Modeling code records
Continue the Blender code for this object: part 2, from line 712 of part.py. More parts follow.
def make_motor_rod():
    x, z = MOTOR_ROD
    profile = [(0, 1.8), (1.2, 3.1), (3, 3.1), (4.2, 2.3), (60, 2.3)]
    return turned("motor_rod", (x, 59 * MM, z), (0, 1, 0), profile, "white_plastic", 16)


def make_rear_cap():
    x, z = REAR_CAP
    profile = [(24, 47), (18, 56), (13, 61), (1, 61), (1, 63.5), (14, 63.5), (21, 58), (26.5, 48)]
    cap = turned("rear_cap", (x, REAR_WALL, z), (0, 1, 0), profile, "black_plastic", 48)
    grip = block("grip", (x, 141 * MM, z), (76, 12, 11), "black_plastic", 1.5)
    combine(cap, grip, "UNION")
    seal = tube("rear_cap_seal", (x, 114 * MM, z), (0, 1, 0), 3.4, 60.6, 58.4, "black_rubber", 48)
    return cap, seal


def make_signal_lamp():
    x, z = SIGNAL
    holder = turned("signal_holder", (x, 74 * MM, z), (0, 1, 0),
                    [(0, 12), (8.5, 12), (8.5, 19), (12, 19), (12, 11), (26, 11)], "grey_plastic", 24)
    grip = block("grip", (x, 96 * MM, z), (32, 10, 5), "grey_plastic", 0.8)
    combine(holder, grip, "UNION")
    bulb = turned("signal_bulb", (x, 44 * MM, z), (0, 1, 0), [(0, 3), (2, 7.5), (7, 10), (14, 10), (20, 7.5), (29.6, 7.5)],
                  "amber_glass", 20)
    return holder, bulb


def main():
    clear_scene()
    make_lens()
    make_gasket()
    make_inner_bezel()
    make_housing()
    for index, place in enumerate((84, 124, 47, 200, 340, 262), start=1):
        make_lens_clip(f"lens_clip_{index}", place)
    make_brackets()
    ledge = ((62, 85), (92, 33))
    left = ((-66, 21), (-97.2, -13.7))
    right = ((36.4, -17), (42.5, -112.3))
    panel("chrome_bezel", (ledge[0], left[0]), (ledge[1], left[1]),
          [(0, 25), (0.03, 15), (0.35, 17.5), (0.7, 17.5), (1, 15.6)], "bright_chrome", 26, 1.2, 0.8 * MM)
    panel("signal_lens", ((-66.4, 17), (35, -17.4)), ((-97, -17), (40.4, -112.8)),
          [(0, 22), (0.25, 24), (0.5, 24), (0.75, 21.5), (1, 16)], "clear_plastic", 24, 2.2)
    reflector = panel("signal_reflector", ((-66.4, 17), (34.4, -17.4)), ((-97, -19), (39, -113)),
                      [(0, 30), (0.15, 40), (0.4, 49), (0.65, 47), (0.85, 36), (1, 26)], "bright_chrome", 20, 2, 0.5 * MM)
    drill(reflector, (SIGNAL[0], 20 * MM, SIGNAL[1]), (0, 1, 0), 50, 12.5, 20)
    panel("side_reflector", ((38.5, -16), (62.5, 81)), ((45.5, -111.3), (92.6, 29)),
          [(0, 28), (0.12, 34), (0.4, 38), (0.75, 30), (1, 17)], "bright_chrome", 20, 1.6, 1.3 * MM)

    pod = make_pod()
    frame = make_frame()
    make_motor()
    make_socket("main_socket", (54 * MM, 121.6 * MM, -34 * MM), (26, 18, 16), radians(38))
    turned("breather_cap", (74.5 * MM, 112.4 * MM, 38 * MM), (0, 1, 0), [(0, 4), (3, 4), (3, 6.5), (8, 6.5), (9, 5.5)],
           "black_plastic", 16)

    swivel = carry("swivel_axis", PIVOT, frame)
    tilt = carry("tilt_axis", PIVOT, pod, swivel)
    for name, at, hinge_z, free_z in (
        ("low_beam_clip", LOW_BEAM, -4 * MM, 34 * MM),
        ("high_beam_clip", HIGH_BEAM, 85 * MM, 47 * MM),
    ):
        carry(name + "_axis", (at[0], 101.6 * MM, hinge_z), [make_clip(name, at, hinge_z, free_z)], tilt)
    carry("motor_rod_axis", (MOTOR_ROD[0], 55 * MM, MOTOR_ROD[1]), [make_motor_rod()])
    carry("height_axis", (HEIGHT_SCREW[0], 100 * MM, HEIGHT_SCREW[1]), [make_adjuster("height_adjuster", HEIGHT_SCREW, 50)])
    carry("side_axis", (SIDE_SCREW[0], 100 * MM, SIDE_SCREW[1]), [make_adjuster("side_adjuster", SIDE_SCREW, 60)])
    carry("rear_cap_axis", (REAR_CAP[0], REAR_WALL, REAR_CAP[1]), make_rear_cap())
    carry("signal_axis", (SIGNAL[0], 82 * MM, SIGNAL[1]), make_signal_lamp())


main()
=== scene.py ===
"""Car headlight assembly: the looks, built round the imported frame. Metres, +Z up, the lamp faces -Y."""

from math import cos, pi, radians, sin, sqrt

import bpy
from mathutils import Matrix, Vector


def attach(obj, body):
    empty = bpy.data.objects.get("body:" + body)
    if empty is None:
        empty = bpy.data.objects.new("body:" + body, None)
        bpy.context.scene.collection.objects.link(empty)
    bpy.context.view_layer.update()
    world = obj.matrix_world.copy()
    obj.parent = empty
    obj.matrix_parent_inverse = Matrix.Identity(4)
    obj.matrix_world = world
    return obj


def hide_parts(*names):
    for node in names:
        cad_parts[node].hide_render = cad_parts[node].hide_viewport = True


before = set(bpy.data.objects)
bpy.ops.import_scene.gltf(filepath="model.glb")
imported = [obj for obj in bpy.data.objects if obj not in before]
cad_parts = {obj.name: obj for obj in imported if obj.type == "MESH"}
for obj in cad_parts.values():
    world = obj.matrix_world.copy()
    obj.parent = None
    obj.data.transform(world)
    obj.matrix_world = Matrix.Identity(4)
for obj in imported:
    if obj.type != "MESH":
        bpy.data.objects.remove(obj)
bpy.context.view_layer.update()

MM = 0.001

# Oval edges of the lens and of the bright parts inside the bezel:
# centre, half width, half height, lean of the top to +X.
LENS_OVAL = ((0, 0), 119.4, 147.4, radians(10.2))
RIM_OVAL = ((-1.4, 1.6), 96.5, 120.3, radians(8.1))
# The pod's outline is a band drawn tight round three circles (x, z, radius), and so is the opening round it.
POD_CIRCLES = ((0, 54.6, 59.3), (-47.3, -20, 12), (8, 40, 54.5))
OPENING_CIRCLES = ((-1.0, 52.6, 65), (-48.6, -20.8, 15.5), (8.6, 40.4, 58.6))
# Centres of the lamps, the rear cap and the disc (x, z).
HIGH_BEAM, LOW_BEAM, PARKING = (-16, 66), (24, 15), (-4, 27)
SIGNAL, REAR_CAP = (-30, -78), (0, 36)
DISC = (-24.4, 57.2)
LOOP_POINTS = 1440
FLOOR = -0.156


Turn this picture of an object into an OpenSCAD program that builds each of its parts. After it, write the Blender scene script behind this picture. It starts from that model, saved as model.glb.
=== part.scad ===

What to work on: Transcribe precisely the lines between the one that contains "(HEIGHT_SCREW[0], 100 *" and the one that contains "if empty is", counting those two lines as part of the range.

Solution for this task:
    carry("height_axis", (HEIGHT_SCREW[0], 100 * MM, HEIGHT_SCREW[1]), [make_adjuster("height_adjuster", HEIGHT_SCREW, 50)])
    carry("side_axis", (SIDE_SCREW[0], 100 * MM, SIDE_SCREW[1]), [make_adjuster("side_adjuster", SIDE_SCREW, 60)])
    carry("rear_cap_axis", (REAR_CAP[0], REAR_WALL, REAR_CAP[1]), make_rear_cap())
    carry("signal_axis", (SIGNAL[0], 82 * MM, SIGNAL[1]), make_signal_lamp())


main()
=== scene.py ===
"""Car headlight assembly: the looks, built round the imported frame. Metres, +Z up, the lamp faces -Y."""

from math import cos, pi, radians, sin, sqrt

import bpy
from mathutils import Matrix, Vector


def attach(obj, body):
    empty = bpy.data.objects.get("body:" + body)
    if empty is None:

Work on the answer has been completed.